__Data extract__
##########

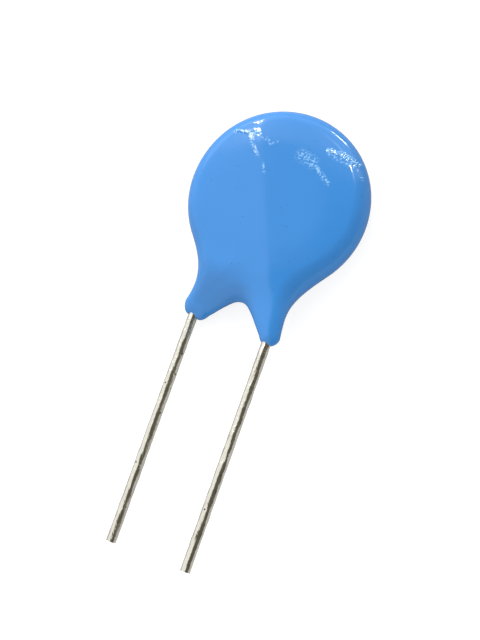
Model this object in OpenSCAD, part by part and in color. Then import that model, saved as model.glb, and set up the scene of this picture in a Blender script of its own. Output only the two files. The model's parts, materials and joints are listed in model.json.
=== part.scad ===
// Ceramic disc capacitor, radial and dipped, with two crossed straight leads.
//
// A round ceramic wafer carries a fired silver electrode on each face. One tinned wire is
// soldered across each electrode, and the whole is dipped in epoxy, which runs a little way
// down both wires and forms a skirt round each.
//
// The part lies on its rear face. Z runs up through the thickness of the disc, Y runs from
// the free ends of the leads towards the disc, and X runs across the leads. The origin is
// below the middle of the part, on the surface that it lies on.

/* [Ceramic and electrodes] */
// Diameter of the ceramic disc
ceramic_d = 8.9; // [8:0.1:14]
// Thickness of the ceramic disc
ceramic_t = 1.1; // [0.6:0.1:2]
// Width of the bare ceramic border round each electrode
electrode_margin = 0.4; // [0.2:0.1:1]
// Thickness of each fired silver electrode
electrode_t = 0.02; // [0.01:0.01:0.05]

/* [Leads] */
// Diameter of the tinned wire
wire_d = 0.6; // [0.4:0.05:0.8]
// Distance between the free stretches of the two leads, centre to centre
lead_pitch = 5.08; // [4.5:0.01:6.5]
// Distance from the disc's centre to the cut ends of the leads
lead_reach = 21; // [14:0.5:40]
// Offset of the pair of leads to the side of the disc's centre line
lead_offset = -0.2; // [-0.5:0.1:0.5]
// Distance below the disc's centre at which the two leads cross
cross_drop = 0.95; // [0.5:0.05:1.5]
// Distance below the coated rim at which the lines of a lead's two straight stretches meet
bend_drop = 1.7; // [1.3:0.05:1.8]
// Length of straight wire that the longer skirt covers before the bend starts
bend_cover = 0.05; // [0.02:0.01:0.1]
// How much smaller the wire's radius is round the bend, where forming has stretched it
bend_thinning = 0.01; // [0.01:0.005:0.02]
// Distance that each lead's inner end stays inside the edge of the ceramic
lead_inset = 0.45; // [0.3:0.05:1]

/* [Solder] */
// Thickness of the solder film between a wire and its electrode
solder_film = 0.03; // [0.02:0.01:0.06]
// Width of the solder where it wets the electrode
solder_w = 1.7; // [1.2:0.1:2.4]
// Length of the solder along the wire, between the centres of its round ends
solder_len = 4; // [2:0.1:5]
// Height of the solder at the flank of the wire
solder_h = 0.36; // [0.2:0.01:0.42]
// Height of the solder half way between the flank of the wire and its outer edge
solder_sag = 0.12; // [0.06:0.01:0.18]

/* [Coating over the disc] */
// Thickness of the coating outside the edge of the ceramic
coat_rim = 0.8; // [0.5:0.05:1.5]
// Thickness of the coating over the electrodes, away from the wires
coat_face = 0.53; // [0.4:0.01:0.8]
// Thickness of the coating over the top of each wire
coat_lead = 0.27; // [0.15:0.01:0.5]
// Fall of the coated face away from a wire, for each millimetre across
ridge_slope = 0.09; // [0.05:0.01:0.2]
// Rounding of the crest over each wire
ridge_round = 0.15; // [0.05:0.05:0.5]
// Width of the rounded border of the coating
border_w = 1.1; // [0.8:0.05:1.5]

/* [Coating skirts on the leads] */
// Length of the skirt on the front lead, below the coated rim
front_skirt_len = 2.7; // [2.5:0.05:3.2]
// Length of the skirt on the rear lead, below the coated rim
rear_skirt_len = 2.45; // [2.3:0.05:3]
// Radius of the tip of the front skirt, seen from the front
front_skirt_r = 0.65; // [0.55:0.05:1]
// Radius of the tip of the rear skirt, seen from the front
rear_skirt_r = 0.85; // [0.6:0.05:1]
// Offset of the front skirt's tip from its wire
front_skirt_shift = 0; // [-0.1:0.05:0.15]
// Offset of the rear skirt's tip from its wire
rear_skirt_shift = 0.25; // [-0.1:0.05:0.3]
// Thickness of the skirt over the top and the bottom of the wire
skirt_wall = 0.2; // [0.15:0.01:0.3]
// Radius of the root of each skirt, inside the disc's outline
root_r = 1.7; // [1.3:0.05:2]
// Distance of each root's centre from the disc's centre line
root_x = 1; // [0.5:0.05:1.5]
// Distance of each root's centre inside the coated rim
root_depth = 0.95; // [0.5:0.05:1.5]
// Softness of the corner between the disc and the skirts
neck_blend = 1.75; // [1:0.05:2]
// Softness of the corner between the two skirts
notch_blend = 0.85; // [0.3:0.05:1.2]
// Distance inside the coated rim at which the faces start to close on the skirts
taper_start = 1.2; // [0.8:0.05:1.6]
// Distance below the coated rim at which the faces have closed on the skirts
taper_end = 1.4; // [1:0.05:1.6]

/* [Hidden] */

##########

Copy out the data shown above without altering anything.

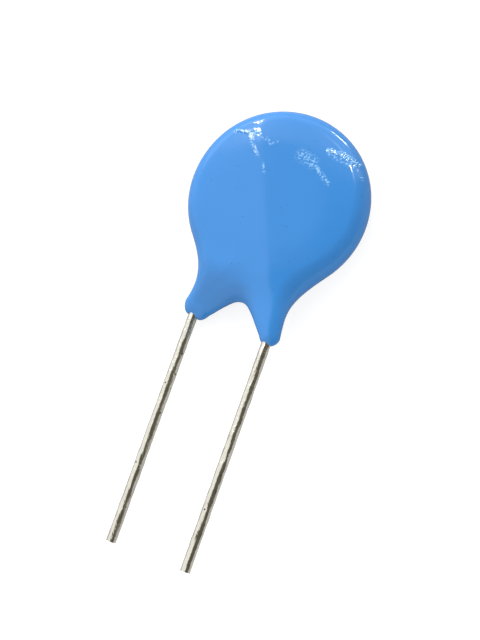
Model this object in OpenSCAD, part by part and in color. Then import that model, saved as model.glb, and set up the scene of this picture in a Blender script of its own. Output only the two files. The model's parts, materials and joints are listed in model.json.
=== part.scad ===
// Ceramic disc capacitor, radial and dipped, with two crossed straight leads.
//
// A round ceramic wafer carries a fired silver electrode on each face. One tinned wire is
// soldered across each electrode, and the whole is dipped in epoxy, which runs a little way
// down both wires and forms a skirt round each.
//
// The part lies on its rear face. Z runs up through the thickness of the disc, Y runs from
// the free ends of the leads towards the disc, and X runs across the leads. The origin is
// below the middle of the part, on the surface that it lies on.

/* [Ceramic and electrodes] */
// Diameter of the ceramic disc
ceramic_d = 8.9; // [8:0.1:14]
// Thickness of the ceramic disc
ceramic_t = 1.1; // [0.6:0.1:2]
// Width of the bare ceramic border round each electrode
electrode_margin = 0.4; // [0.2:0.1:1]
// Thickness of each fired silver electrode
electrode_t = 0.02; // [0.01:0.01:0.05]

/* [Leads] */
// Diameter of the tinned wire
wire_d = 0.6; // [0.4:0.05:0.8]
// Distance between the free stretches of the two leads, centre to centre
lead_pitch = 5.08; // [4.5:0.01:6.5]
// Distance from the disc's centre to the cut ends of the leads
lead_reach = 21; // [14:0.5:40]
// Offset of the pair of leads to the side of the disc's centre line
lead_offset = -0.2; // [-0.5:0.1:0.5]
// Distance below the disc's centre at which the two leads cross
cross_drop = 0.95; // [0.5:0.05:1.5]
// Distance below the coated rim at which the lines of a lead's two straight stretches meet
bend_drop = 1.7; // [1.3:0.05:1.8]
// Length of straight wire that the longer skirt covers before the bend starts
bend_cover = 0.05; // [0.02:0.01:0.1]
// How much smaller the wire's radius is round the bend, where forming has stretched it
bend_thinning = 0.01; // [0.01:0.005:0.02]
// Distance that each lead's inner end stays inside the edge of the ceramic
lead_inset = 0.45; // [0.3:0.05:1]

/* [Solder] */
// Thickness of the solder film between a wire and its electrode
solder_film = 0.03; // [0.02:0.01:0.06]
// Width of the solder where it wets the electrode
solder_w = 1.7; // [1.2:0.1:2.4]
// Length of the solder along the wire, between the centres of its round ends
solder_len = 4; // [2:0.1:5]
// Height of the solder at the flank of the wire
solder_h = 0.36; // [0.2:0.01:0.42]
// Height of the solder half way between the flank of the wire and its outer edge
solder_sag = 0.12; // [0.06:0.01:0.18]

/* [Coating over the disc] */
// Thickness of the coating outside the edge of the ceramic
coat_rim = 0.8; // [0.5:0.05:1.5]
// Thickness of the coating over the electrodes, away from the wires
coat_face = 0.53; // [0.4:0.01:0.8]
// Thickness of the coating over the top of each wire
coat_lead = 0.27; // [0.15:0.01:0.5]
// Fall of the coated face away from a wire, for each millimetre across
ridge_slope = 0.09; // [0.05:0.01:0.2]
// Rounding of the crest over each wire
ridge_round = 0.15; // [0.05:0.05:0.5]
// Width of the rounded border of the coating
border_w = 1.1; // [0.8:0.05:1.5]

/* [Coating skirts on the leads] */
// Length of the skirt on the front lead, below the coated rim
front_skirt_len = 2.7; // [2.5:0.05:3.2]
// Length of the skirt on the rear lead, below the coated rim
rear_skirt_len = 2.45; // [2.3:0.05:3]
// Radius of the tip of the front skirt, seen from the front
front_skirt_r = 0.65; // [0.55:0.05:1]
// Radius of the tip of the rear skirt, seen from the front
rear_skirt_r = 0.85; // [0.6:0.05:1]
// Offset of the front skirt's tip from its wire
front_skirt_shift = 0; // [-0.1:0.05:0.15]
// Offset of the rear skirt's tip from its wire
rear_skirt_shift = 0.25; // [-0.1:0.05:0.3]
// Thickness of the skirt over the top and the bottom of the wire
skirt_wall = 0.2; // [0.15:0.01:0.3]
// Radius of the root of each skirt, inside the disc's outline
root_r = 1.7; // [1.3:0.05:2]
// Distance of each root's centre from the disc's centre line
root_x = 1; // [0.5:0.05:1.5]
// Distance of each root's centre inside the coated rim
root_depth = 0.95; // [0.5:0.05:1.5]
// Softness of the corner between the disc and the skirts
neck_blend = 1.75; // [1:0.05:2]
// Softness of the corner between the two skirts
notch_blend = 0.85; // [0.3:0.05:1.2]
// Distance inside the coated rim at which the faces start to close on the skirts
taper_start = 1.2; // [0.8:0.05:1.6]
// Distance below the coated rim at which the faces have closed on the skirts
taper_end = 1.4; // [1:0.05:1.6]

/* [Hidden] */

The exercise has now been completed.